La récente réédition vidéo française de La Planète des vampires en 2014 par Artus Films est, encore, en DVD mais un DVD fabriqué à partir d’un master HD à l’image somptueuse, obtenue d’après une copie chimique elle-même parfaitement restaurée, assortie de suppléments remarquables par la présence de nombreux documents d’histoire du cinéma. Elle constitue une nouvelle étape de la vie du film en France, lui restituant plus exactement sa valeur esthétique, filmographique et historique.
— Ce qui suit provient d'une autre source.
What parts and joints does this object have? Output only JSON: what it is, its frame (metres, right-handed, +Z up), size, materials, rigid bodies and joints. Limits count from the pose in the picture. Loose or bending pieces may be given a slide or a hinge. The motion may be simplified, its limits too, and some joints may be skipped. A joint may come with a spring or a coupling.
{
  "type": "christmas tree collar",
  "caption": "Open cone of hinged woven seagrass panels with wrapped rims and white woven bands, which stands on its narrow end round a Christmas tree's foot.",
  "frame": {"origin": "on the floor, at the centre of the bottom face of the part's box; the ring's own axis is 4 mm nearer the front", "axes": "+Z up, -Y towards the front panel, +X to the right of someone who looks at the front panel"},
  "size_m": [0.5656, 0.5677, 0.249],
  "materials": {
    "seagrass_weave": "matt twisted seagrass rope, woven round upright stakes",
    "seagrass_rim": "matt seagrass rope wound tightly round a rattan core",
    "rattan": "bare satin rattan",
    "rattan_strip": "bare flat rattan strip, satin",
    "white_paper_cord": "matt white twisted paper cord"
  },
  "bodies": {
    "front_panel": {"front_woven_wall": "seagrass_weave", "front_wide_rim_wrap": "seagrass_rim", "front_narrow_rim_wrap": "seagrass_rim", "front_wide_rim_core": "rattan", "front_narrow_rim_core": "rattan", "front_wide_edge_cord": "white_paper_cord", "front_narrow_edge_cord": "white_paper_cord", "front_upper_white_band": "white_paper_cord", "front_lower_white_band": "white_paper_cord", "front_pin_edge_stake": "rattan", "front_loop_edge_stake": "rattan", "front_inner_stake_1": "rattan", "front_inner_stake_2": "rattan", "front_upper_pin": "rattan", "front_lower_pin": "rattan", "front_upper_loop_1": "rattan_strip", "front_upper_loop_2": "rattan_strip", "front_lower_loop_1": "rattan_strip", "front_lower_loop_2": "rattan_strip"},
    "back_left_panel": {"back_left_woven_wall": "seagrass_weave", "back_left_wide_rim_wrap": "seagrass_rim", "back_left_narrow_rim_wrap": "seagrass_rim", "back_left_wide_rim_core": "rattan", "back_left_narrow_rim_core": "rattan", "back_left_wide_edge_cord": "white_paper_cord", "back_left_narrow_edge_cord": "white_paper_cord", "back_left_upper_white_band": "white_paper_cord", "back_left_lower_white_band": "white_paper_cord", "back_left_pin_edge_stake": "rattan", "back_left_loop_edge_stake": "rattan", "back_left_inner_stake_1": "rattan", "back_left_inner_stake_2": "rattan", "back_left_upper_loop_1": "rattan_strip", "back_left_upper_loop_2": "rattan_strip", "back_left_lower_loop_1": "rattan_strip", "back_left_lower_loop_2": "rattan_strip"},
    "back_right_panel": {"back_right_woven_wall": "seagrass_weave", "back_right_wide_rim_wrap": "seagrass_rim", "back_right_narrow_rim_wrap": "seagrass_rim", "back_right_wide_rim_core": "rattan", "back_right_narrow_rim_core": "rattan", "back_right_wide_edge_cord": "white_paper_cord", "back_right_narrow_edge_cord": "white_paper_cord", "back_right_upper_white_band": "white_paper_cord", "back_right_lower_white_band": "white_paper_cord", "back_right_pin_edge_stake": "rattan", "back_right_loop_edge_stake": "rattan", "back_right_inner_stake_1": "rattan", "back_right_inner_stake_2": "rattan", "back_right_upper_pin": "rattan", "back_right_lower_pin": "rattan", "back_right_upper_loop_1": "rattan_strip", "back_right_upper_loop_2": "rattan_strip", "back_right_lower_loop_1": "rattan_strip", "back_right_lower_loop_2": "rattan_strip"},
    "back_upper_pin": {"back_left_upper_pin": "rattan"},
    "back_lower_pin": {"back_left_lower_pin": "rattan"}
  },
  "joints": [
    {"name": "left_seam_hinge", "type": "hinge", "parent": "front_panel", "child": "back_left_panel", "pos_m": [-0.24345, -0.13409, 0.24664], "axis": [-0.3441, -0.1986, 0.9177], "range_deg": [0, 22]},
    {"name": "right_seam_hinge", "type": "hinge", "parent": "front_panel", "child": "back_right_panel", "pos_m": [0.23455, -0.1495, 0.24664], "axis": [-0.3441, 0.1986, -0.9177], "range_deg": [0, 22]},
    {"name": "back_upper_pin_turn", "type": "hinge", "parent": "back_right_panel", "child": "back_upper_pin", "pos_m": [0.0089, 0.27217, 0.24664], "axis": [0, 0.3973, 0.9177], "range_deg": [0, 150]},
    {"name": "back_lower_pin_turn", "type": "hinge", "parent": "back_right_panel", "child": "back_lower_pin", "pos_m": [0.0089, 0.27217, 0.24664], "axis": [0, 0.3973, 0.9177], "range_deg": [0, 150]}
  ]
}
Cette sortie en salle précédée d’une présentation à Cannes Classics en juin dernier provient d’une nouvelle restauration 4K à partir du négatif original 35mm Eastman Kodak Color par Italian International Film. L’étalonnage a été corrigé par comparaison avec la colorimétrie d’un positif 35 mm prêté par Cineteca Nazionale sous la supervision de son fils Lamberto Bava qui était sur ce film assistant-réalisateur. Le scan, la restauration numérique et le Digital Intermediate 4K sur pellicule positive 35 mm polyester Kodak et le tirage des copies 35 mm ont été effectués par Fotocinema Rome en 2015. On attend à présent une édition Blu-ray prévue pour la fin d’année chez la Rabbia obligeant d’ailleurs Artus films à interrompre la commercialisation de son DVD ayant eu la mauvaise surprise d’apprendre qu’il avait acheté les droits du film auprès des mauvaises personnes.
La Planète des vampires (1965) de Mario Bava – 1h28 (The Jokers / La Rabbia) – 6 juillet 2016
Résumé : Des astronautes du vaisseau spatial Argos reçoivent des appels de détresse émanant du vaisseau Galliot, venu lui-même étudier d’étranges signaux émis par la planète Aura. Ils découvrent un monde hostile et ténébreux, leurs camarades tous morts – mais le sont-ils vraiment tous ? – y compris le propre frère du commandant. La planète Aura est, en réalité, habitée par une race monstrueuse mais intelligente et dominatrice, capable de prendre le contrôle de l’esprit humain durant son sommeil. Une course contre la montre s’engage alors entre elle et l’équipage de l’Argos, dont l’enjeu est rien moins que la domination de la Terre.